PROBLEM TO SOLVE
Reproduce exactly the lines of the material beneath, from the line that contains "The three.js and" to the line that contains "bpy.context.view_layer.update()", both included, and no other lines.

RECORDED INFORMATION
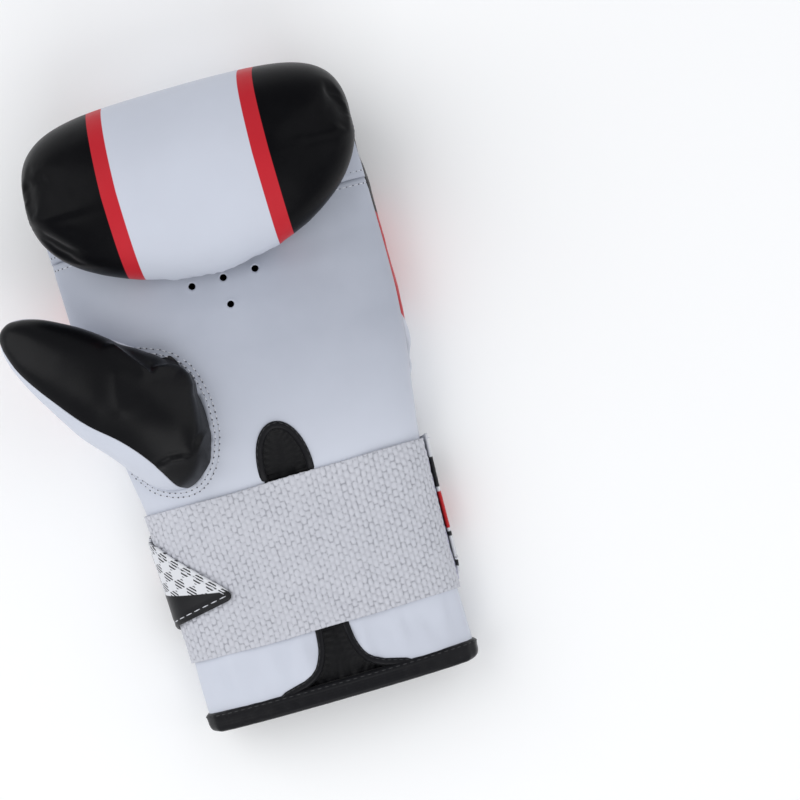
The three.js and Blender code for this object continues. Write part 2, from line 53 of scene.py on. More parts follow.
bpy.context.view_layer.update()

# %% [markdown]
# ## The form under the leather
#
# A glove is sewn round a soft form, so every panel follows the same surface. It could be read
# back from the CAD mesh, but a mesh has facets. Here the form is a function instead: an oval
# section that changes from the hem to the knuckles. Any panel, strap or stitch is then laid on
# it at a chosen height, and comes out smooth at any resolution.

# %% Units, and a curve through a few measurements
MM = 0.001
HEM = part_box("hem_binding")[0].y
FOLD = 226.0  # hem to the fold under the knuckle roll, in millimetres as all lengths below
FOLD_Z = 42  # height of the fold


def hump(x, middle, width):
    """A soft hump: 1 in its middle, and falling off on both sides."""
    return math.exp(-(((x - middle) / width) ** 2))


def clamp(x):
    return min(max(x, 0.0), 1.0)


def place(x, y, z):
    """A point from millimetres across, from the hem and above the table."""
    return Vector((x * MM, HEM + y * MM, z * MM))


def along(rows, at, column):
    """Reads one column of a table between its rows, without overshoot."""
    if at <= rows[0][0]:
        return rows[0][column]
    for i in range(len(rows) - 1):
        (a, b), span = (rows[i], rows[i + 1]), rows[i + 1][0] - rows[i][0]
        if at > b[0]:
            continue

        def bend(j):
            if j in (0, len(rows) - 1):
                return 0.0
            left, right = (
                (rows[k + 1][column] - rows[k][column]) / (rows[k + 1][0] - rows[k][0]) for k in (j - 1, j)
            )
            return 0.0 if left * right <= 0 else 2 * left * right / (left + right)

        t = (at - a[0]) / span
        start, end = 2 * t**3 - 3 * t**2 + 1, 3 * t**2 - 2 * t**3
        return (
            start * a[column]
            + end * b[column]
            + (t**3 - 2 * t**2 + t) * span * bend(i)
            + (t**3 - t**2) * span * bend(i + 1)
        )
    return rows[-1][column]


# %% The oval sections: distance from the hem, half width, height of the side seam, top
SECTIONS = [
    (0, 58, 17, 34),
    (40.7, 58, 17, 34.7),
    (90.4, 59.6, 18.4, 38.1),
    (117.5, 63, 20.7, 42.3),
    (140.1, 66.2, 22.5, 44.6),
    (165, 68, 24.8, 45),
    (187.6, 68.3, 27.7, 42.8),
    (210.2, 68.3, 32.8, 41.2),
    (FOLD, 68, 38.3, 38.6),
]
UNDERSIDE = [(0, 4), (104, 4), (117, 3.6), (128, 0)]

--

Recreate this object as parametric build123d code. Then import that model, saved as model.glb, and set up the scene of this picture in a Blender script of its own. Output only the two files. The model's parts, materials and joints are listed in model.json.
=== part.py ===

PROBLEM SOLUTION
The three.js and Blender code for this object continues. Write part 2, from line 53 of scene.py on. More parts follow.
bpy.context.view_layer.update()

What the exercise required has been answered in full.